原子力委原賠制度専門部会 有限責任は課題多く困難 無限責任の賠償措置額引き上げへ

2016年11月17日

dscf7166 原子力委員会の第15回原子力損害賠償制度専門部会が11月16日に都内で開催され、原子力事業者の責任の範囲および原子力事業者と国の負担のあり方などについて議論された。事業者を有限責任とする場合には責任限度額の水準を示す必要があるが、発災事業者として果たすべき責任と事業者の予見可能性確保の両面を踏まえて限度額を決定することは、非常に困難である。また限度額を超えた場合には、新たに設ける国の補償制度で対応することとなり、被害者の請求先が発災事業者から国へ変更される事態も発生する。こうしたことから有限責任とした場合、立地地域住民をはじめとして国民理解を得ることは難しいと考えられ、法的にも制度的にも短期的に解決できない課題が多いとした。一方で従来どおり無限責任とするならば、福島第一原子力発電所事故のような重大事故が発生した場合の損害賠償リスクは多大であることが再認識されたとして、現行の1,200億円を上限とする賠償措置額の引き上げの検討が提案された。

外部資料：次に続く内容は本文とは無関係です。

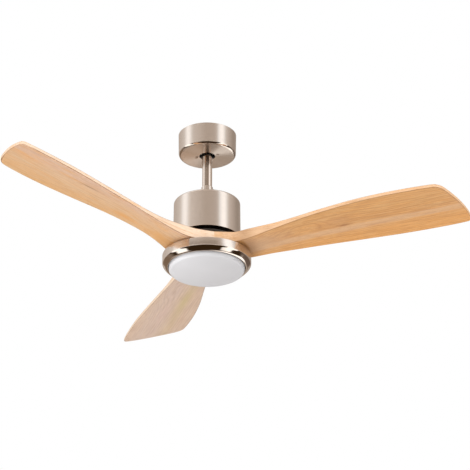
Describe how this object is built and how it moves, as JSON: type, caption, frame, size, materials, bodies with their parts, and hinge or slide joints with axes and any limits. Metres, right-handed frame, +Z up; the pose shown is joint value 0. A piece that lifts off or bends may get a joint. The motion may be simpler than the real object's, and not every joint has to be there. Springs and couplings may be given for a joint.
{
  "type": "ceiling fan with light",
  "caption": "Ceiling fan with twisted wooden blades mitred at a hub, drum canopy with ball joint, downrod, drum motor housing and round opal light in a rolled metal ring.",
  "frame": {"origin": "centre of the ceiling plane, in the middle of the ceiling bracket's top face", "axes": "+Z up into the ceiling and along the rod and spin axis; +X along the first blade; the bracket's two slots lie on the Y axis"},
  "size_m": [1.0478, 1.1652, 0.383],
  "materials": {
    "brushed_nickel": "satin brushed nickel plate",
    "zinc_steel": "bright zinc plate",
    "green_screw": "green painted earth screw",
    "black_nylon": "moulded, matte",
    "white_nylon": "moulded, satin",
    "black_casting": "black satin powder coat",
    "black_screw": "black oxide",
    "lead_insulation": "coloured PVC insulation",
    "shaft_steel": "ground steel",
    "laminations": "stacked silicon steel sheet",
    "copper_wire": "enamelled copper wire",
    "green_board": "solder mask",
    "brass_post": "turned brass",
    "bearing_steel": "polished",
    "ferrite": "sintered, matte",
    "hub_rubber": "flat rubber sheet",
    "pale_wood": "clear satin lacquer over pale straight grain",
    "white_aluminium": "white solder mask on aluminium",
    "led_phosphor": "yellow phosphor",
    "opal_plastic": "opal white diffuser, satin"
  },
  "bodies": {
    "root": {"ceiling_bracket": "zinc_steel", "ball_seat": "black_nylon", "registration_pin": "zinc_steel", "earth_screw": "green_screw", "terminal_block": "white_nylon", "receiver_box": "black_nylon", "canopy": "brushed_nickel", "canopy_screws": "brushed_nickel"},
    "liner": {"seat_liner": "white_nylon"},
    "pendant": {"hanger_ball": "black_casting", "ball_pin": "zinc_steel", "ball_set_screw": "black_screw", "downrod": "brushed_nickel", "rod_pin": "zinc_steel", "pin_clip": "zinc_steel", "motor_coupler": "brushed_nickel", "coupler_set_screws": "black_screw", "lead_connector": "white_nylon", "lead_bundle": "lead_insulation", "motor_housing": "brushed_nickel", "housing_screws": "zinc_steel", "motor_shaft": "shaft_steel", "stator_core": "laminations", "stator_windings": "copper_wire", "motor_board": "green_board", "board_standoffs": "brass_post", "bearing_inner_rings": "bearing_steel", "light_mount_plate": "zinc_steel", "shaft_nut": "zinc_steel", "light_ring": "brushed_nickel", "ring_screws": "zinc_steel", "led_driver": "white_nylon", "led_standoffs": "brass_post", "led_board": "white_aluminium", "leds": "led_phosphor", "lens_keepers": "zinc_steel"},
    "rotor": {"bearing_outer_rings": "bearing_steel", "bearing_balls": "bearing_steel", "rotor_top_casing": "black_casting", "rotor_bottom_casing": "black_casting", "casing_screws": "zinc_steel", "back_iron_ring": "laminations", "rotor_magnets": "ferrite", "hub_pad": "hub_rubber", "blade_1": "pale_wood", "blade_2": "pale_wood", "blade_3": "pale_wood", "blade_clamp_plate": "zinc_steel", "blade_screws": "black_screw"},
    "lens": {"lens": "opal_plastic"}
  },
  "joints": [
    {"name": "tilt_x", "type": "hinge", "parent": "root", "child": "liner", "pos_m": [0, 0, -0.029], "axis": [1, 0, 0], "range_deg": [-8, 8]},
    {"name": "tilt_y", "type": "hinge", "parent": "liner", "child": "pendant", "pos_m": [0, 0, -0.029], "axis": [0, 1, 0], "range_deg": [-8, 8]},
    {"name": "rotor_spin", "type": "hinge", "parent": "pendant", "child": "rotor", "pos_m": [0, 0, -0.32], "axis": [0, 0, 1], "continuous": true},
    {"name": "lens_twist", "type": "hinge", "parent": "pendant", "child": "lens", "pos_m": [0, 0, -0.37], "axis": [0, 0, 1], "range_deg": [0, 24]}
  ]
}
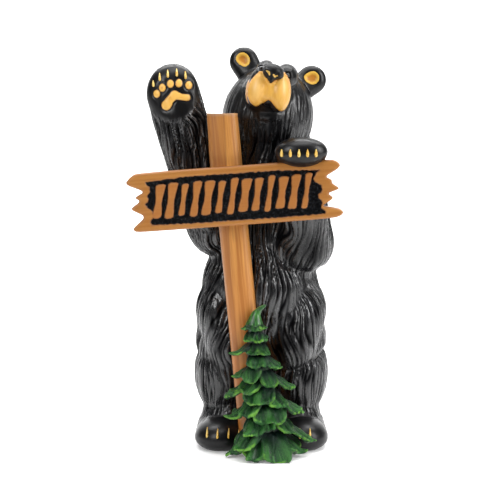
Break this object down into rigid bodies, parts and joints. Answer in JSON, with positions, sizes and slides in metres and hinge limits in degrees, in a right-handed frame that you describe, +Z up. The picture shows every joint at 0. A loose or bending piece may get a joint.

 崎田裕子NPO法人持続可能な社会をつくる元気ネット理事長は、有限責任か無限責任かでなく被災者をしっかり救済する仕組みで安心感を持ってもらうことが大切という流れで議論が進んできたので、無限とする場合の環境整備についてもう少し詳しく書き加えていくべきと意見を述べた。辰巳菊子日本消費生活アドバイザー・コンサルタント・相談員協会常任顧問は、福島第一原子力発電所事故の賠償を受けた人も含めほとんど国民はこれまでどのくらい国の援助があったのか理解されていない可能性があるとし、ADRの運用費用など具体的な金額についても説明が必要だと語った。遠藤典子慶應義塾大学大学院政策・メディア研究科特任教授は、予見可能性とは事業計画についてきちんとファイナンスができることであり、もし事故が起きたらおそらく国が何らかの手立てをしてくれるだろうというだけでは、原子力事業者の予見可能性確保ということにはならないと指摘した。
 次回は、制度設計についてより具体的に詰めていく。